The crowd and the young man looked at the Rabbi’s heart. It was beating strongly, but it was full of scars. It had places where pieces had been removed and other pieces put in; but they didn’t fit in quite right, and there were several jagged edges. In fact, in some places there were deep gouges where whole pieces were missing. The people stared. How could Martin Buber say his heart was more beautiful than the heart of the ideal youth?
The young man looked at the older man’s heart and laughed. “You must be joking,” he said. “Compare your heart with mine; my heart is perfect and yours is a mess of scars and tears.” ”Yes,” said Rabbi Buber, “yours is perfect looking; but I would never trade with you.
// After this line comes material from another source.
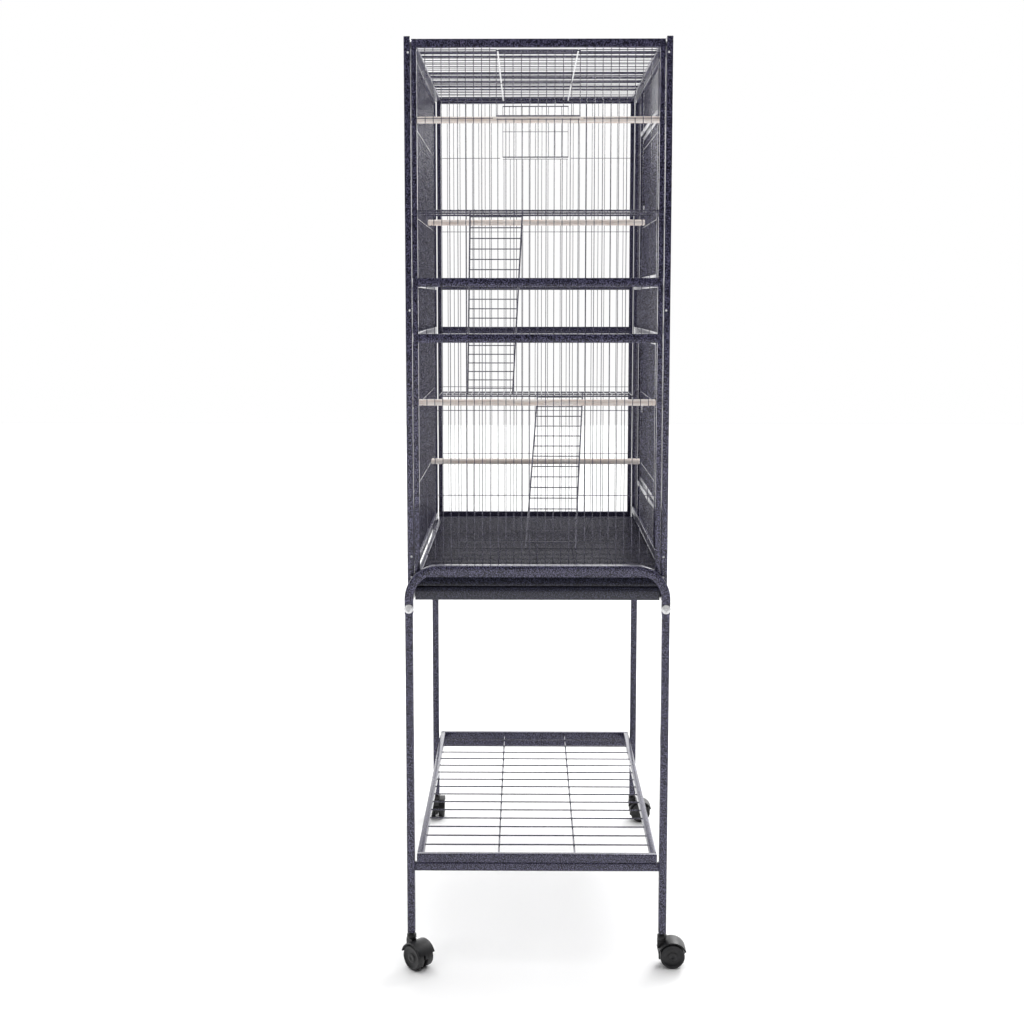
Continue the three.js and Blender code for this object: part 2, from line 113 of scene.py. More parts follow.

You see, every scar represents a person to whom I have given my love. I tear out a piece of my heart and give it to people, and often they give me a piece of their heart, which fits into an empty place in my heart. But because the pieces are never exactly equal, I have some rough edges, which I cherish, because they remind me of the love we shared.
“Sometimes I give pieces of my heart away, and the other person doesn’t return a piece of his or her heart to me. Those are the empty gouges… giving love is taking a chance. And then there are places where my heart is broken, reminding me of the love I have had, and lost. I say Kaddish then to praise God for the pains of living a life of loving and caring; for it is better to love and lose than never to love at all.”
The young man stood silently with tears running down his cheeks. He walked up to the older man, reached into his perfect, young and beautiful heart and ripped a piece out. He offered it to the old man with trembling hands.
The Rabbi took the young man’s offering, placed it in his heart and then took a piece from his old scarred heart and placed it in the wound in the young man’s heart. It fit, but not perfectly, as there were some jagged edges. The young man looked at his heart, not perfect anymore but more beautiful than ever, since love from Rabbi Buber’s heart now flowed into his. They embraced and walked away side by side.